A rotina da cidade se normalizava e a do Clube também, mas o rastro da pandemia ainda iria frequentar as reuniões do CD no primeiro semestre de 1919, como na 116ª sessão de 16 de janeiro, quando foi homenageado o presidente eleito da República Rodrigues Alves (1848-1919), morto pela gripe naquele mesmo dia. Paulo de Frontin, no final daquele mês, foi nomeado Prefeito do Distrito Federal, função que desempenhou até julho daquele ano.
A partir de fevereiro de 1919, as reuniões do CD foram em grande parte ocupadas por um importante debate relacionado à questão da saúde na Capital Federal. O conselheiro Marechal Gregório Thaumaturgo de Azevedo (1853-1921) apresentou para avaliação do CD um anteprojeto para a construção do Hospital da Cruz Vermelha. Este havia solicitado em janeiro daquele ano que o Clube emitisse um parecer sobre sua proposta para o hospital a ser construído na antiga área do Morro do Senado, sendo escolhido como relator o engenheiro e arquiteto Adolpho José Del Vecchio (1848-1927).

O conselheiro Del Vecchio concluiu seu parecer em fevereiro e, na sessão de 1º de março, leu-o no CD, tecendo críticas profundas à concepção arquitetônica da unidade hospitalar proposta pelo Mal. Thaumaturgo, que previa um edifício com vários andares (conceito de “hospitais superpostos”). Del Vecchio, à luz das novas concepções científicas e dos efeitos devastadores da pandemia, propôs que o novo hospital fosse descentralizado, construído em “pavilhões isolados”, de modo que, “a troca de atmosferas carregadas de germes patogênicos diversos que, na opinião dos mestres, se dá entre os diferentes andares de um grande hospital, como é aquele que se trata, comprometendo seriamente suas condições de salubridade e aumentando as causas de infecção daqueles que se acham recolhidos, é coisa que não se dá no tipo de pavilhões isolados, o que constitui uma enorme diferença e de suma importância” (CD, 02 de maio de 1919, ata publicada no Jornal do Commercio, 15 de junho de 1919). É provável que estivesse bem viva na cabeça de Del Vecchio a mortandade desenfreada que assolou o velho Hospital da Santa Casa de Misericórdia, no Centro do Rio, onde a maioria dos que entraram para serem tratados da gripe foi parar nas valas coletivas do Caju.

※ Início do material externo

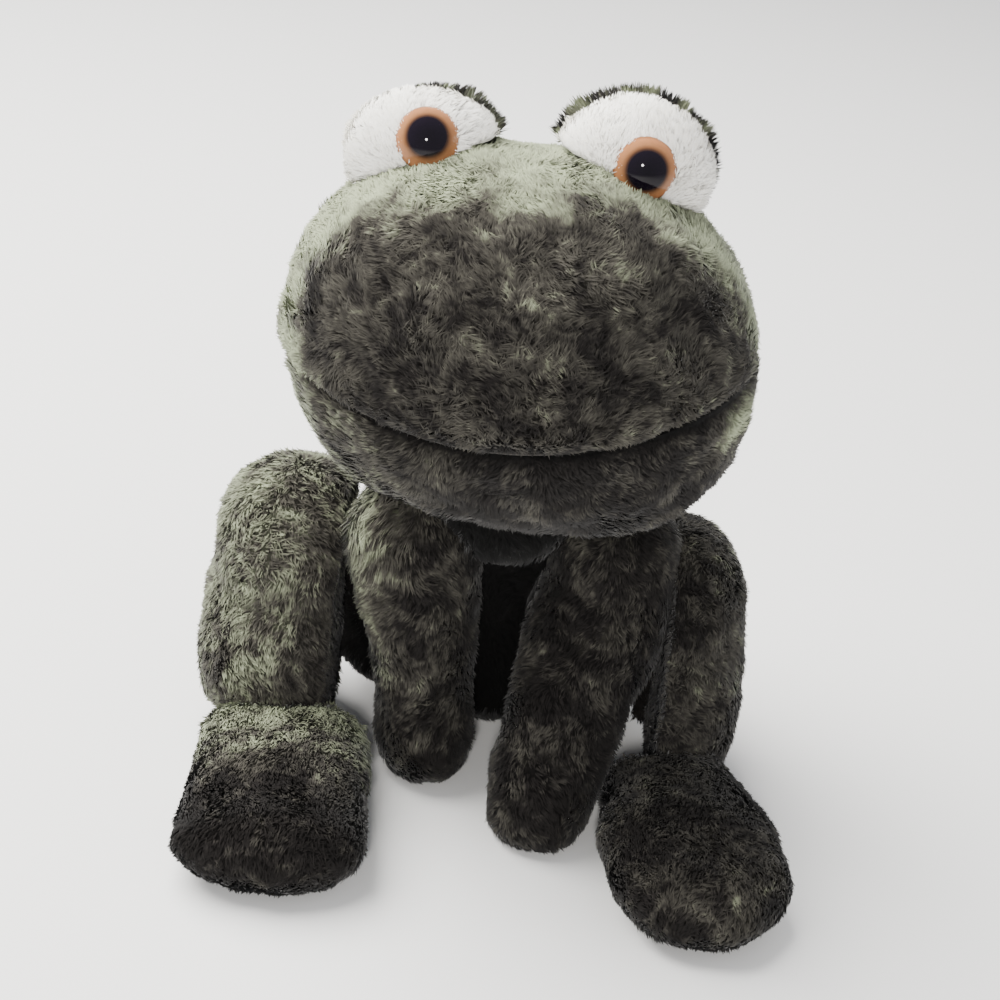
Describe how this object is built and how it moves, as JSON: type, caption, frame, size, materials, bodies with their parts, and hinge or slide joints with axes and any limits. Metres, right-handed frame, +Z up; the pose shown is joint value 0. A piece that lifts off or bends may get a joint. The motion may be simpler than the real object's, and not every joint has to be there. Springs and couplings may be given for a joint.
{
  "type": "plush frog",
  "caption": "Seated plush frog with a wide stuffed head, raised eye bulges with moulded safety eyes, a pellet-filled seat, sewn-on front legs and hind legs with long feet.",
  "frame": {"origin": "middle of the footprint, on the floor", "axes": "+Z up, the frog looks along -Y, its own left side is on +X"},
  "size_m": [0.1634, 0.1468, 0.196],
  "materials": {
    "green_plush": "mottled grey-green short pile, darker olive-brown in blotches",
    "white_plush": "cream white short pile",
    "lining_cloth": "plain woven bag cloth",
    "eye_plastic": "clear dome over an amber ring and a black pupil",
    "washer_plastic": "moulded, natural white"
  },
  "bodies": {
    "torso": {"body": "green_plush", "pellet_bag": "lining_cloth"},
    "head": {"head": "green_plush", "lower_jaw": "green_plush", "left_eye_white": "white_plush", "left_eye_back": "green_plush", "left_safety_eye": "eye_plastic", "left_eye_washer": "washer_plastic", "right_eye_white": "white_plush", "right_eye_back": "green_plush", "right_safety_eye": "eye_plastic", "right_eye_washer": "washer_plastic"},
    "left_front_leg": {"left_front_leg": "green_plush"},
    "right_front_leg": {"right_front_leg": "green_plush"},
    "left_hind_leg": {"left_hind_leg": "green_plush", "left_hind_foot": "green_plush"},
    "right_hind_leg": {"right_hind_leg": "green_plush", "right_hind_foot": "green_plush"}
  },
  "joints": [
    {"name": "neck_nod", "type": "hinge", "parent": "torso", "child": "head", "pos_m": [-0.0028, 0.0121, 0.088], "axis": [1, 0, 0], "range_deg": [-10, 5], "stiffness_Nm_per_rad": 1.2},
    {"name": "left_shoulder_swing", "type": "hinge", "parent": "torso", "child": "left_front_leg", "pos_m": [0.0287, 0.0061, 0.07], "axis": [-1, 0, 0], "range_deg": [-4, 35], "stiffness_Nm_per_rad": 0.15},
    {"name": "right_shoulder_swing", "type": "hinge", "parent": "torso", "child": "right_front_leg", "pos_m": [-0.0238, 0.0061, 0.07], "axis": [-1, 0, 0], "range_deg": [-4, 35], "stiffness_Nm_per_rad": 0.15},
    {"name": "left_hip_lift", "type": "hinge", "parent": "torso", "child": "left_hind_leg", "pos_m": [0.0428, 0.0321, 0.036], "axis": [-1, 0, 0], "range_deg": [0, 10], "stiffness_Nm_per_rad": 0.3},
    {"name": "right_hip_lift", "type": "hinge", "parent": "torso", "child": "right_hind_leg", "pos_m": [-0.045, 0.0321, 0.036], "axis": [-1, 0, 0], "range_deg": [0, 10], "stiffness_Nm_per_rad": 0.3}
  ]
}
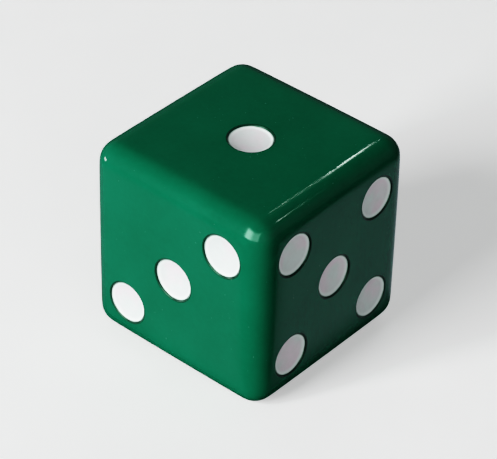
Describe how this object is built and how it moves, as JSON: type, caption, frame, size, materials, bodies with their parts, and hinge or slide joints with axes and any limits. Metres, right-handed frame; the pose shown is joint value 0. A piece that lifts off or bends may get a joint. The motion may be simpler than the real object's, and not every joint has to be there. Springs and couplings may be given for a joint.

O debate sobre o hospital da Cruz Vermelha teve grande destaque na imprensa carioca, bem como a participação de ilustres médicos, como os doutores Arnaldo Quintela (1880-1922) e Arthur Moncorvo Filho (1871-1944), com posicionamentos a favor e contra o projeto inicial do Mal. Thaumaturgo, mostrando que o Clube de Engenharia foi e segue sendo uma grande caixa de ressonância dos problemas do Rio de Janeiro e do país.